-- Dataset records start --

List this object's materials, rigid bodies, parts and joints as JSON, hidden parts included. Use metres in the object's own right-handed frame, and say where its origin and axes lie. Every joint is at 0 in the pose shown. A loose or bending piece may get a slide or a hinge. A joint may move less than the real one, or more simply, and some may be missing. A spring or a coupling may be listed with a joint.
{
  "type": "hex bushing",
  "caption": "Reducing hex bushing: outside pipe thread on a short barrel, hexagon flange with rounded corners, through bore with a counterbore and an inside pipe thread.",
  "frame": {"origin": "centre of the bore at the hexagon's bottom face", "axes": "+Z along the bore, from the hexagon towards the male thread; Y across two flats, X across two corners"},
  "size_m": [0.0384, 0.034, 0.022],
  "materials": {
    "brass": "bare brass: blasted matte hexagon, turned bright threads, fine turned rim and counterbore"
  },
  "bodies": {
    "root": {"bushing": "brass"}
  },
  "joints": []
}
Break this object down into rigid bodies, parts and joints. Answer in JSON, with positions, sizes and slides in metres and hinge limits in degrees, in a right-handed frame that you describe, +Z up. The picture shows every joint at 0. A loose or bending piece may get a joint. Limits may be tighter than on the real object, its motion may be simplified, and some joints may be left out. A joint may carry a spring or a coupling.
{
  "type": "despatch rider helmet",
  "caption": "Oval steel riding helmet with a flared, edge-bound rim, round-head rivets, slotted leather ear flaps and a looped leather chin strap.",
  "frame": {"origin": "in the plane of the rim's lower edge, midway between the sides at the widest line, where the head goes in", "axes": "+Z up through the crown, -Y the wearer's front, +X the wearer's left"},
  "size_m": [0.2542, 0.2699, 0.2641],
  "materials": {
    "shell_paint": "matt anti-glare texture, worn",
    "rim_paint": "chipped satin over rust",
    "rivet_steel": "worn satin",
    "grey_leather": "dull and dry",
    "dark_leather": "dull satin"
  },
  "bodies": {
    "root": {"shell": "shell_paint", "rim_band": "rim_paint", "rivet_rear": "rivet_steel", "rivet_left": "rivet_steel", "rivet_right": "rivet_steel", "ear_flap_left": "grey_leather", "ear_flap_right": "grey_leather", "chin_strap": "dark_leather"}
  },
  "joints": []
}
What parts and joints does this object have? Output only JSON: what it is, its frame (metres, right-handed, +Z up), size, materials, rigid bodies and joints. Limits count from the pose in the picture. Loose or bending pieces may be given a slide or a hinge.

-- Dataset records end --

_Task requirements:_ Every record above needs to be repeated word for word.

_Exercise solution:_
List this object's materials, rigid bodies, parts and joints as JSON, hidden parts included. Use metres in the object's own right-handed frame, and say where its origin and axes lie. Every joint is at 0 in the pose shown. A loose or bending piece may get a slide or a hinge. A joint may move less than the real one, or more simply, and some may be missing. A spring or a coupling may be listed with a joint.
{
  "type": "hex bushing",
  "caption": "Reducing hex bushing: outside pipe thread on a short barrel, hexagon flange with rounded corners, through bore with a counterbore and an inside pipe thread.",
  "frame": {"origin": "centre of the bore at the hexagon's bottom face", "axes": "+Z along the bore, from the hexagon towards the male thread; Y across two flats, X across two corners"},
  "size_m": [0.0384, 0.034, 0.022],
  "materials": {
    "brass": "bare brass: blasted matte hexagon, turned bright threads, fine turned rim and counterbore"
  },
  "bodies": {
    "root": {"bushing": "brass"}
  },
  "joints": []
}
Break this object down into rigid bodies, parts and joints. Answer in JSON, with positions, sizes and slides in metres and hinge limits in degrees, in a right-handed frame that you describe, +Z up. The picture shows every joint at 0. A loose or bending piece may get a joint. Limits may be tighter than on the real object, its motion may be simplified, and some joints may be left out. A joint may carry a spring or a coupling.
{
  "type": "despatch rider helmet",
  "caption": "Oval steel riding helmet with a flared, edge-bound rim, round-head rivets, slotted leather ear flaps and a looped leather chin strap.",
  "frame": {"origin": "in the plane of the rim's lower edge, midway between the sides at the widest line, where the head goes in", "axes": "+Z up through the crown, -Y the wearer's front, +X the wearer's left"},
  "size_m": [0.2542, 0.2699, 0.2641],
  "materials": {
    "shell_paint": "matt anti-glare texture, worn",
    "rim_paint": "chipped satin over rust",
    "rivet_steel": "worn satin",
    "grey_leather": "dull and dry",
    "dark_leather": "dull satin"
  },
  "bodies": {
    "root": {"shell": "shell_paint", "rim_band": "rim_paint", "rivet_rear": "rivet_steel", "rivet_left": "rivet_steel", "rivet_right": "rivet_steel", "ear_flap_left": "grey_leather", "ear_flap_right": "grey_leather", "chin_strap": "dark_leather"}
  },
  "joints": []
}
What parts and joints does this object have? Output only JSON: what it is, its frame (metres, right-handed, +Z up), size, materials, rigid bodies and joints. Limits count from the pose in the picture. Loose or bending pieces may be given a slide or a hinge.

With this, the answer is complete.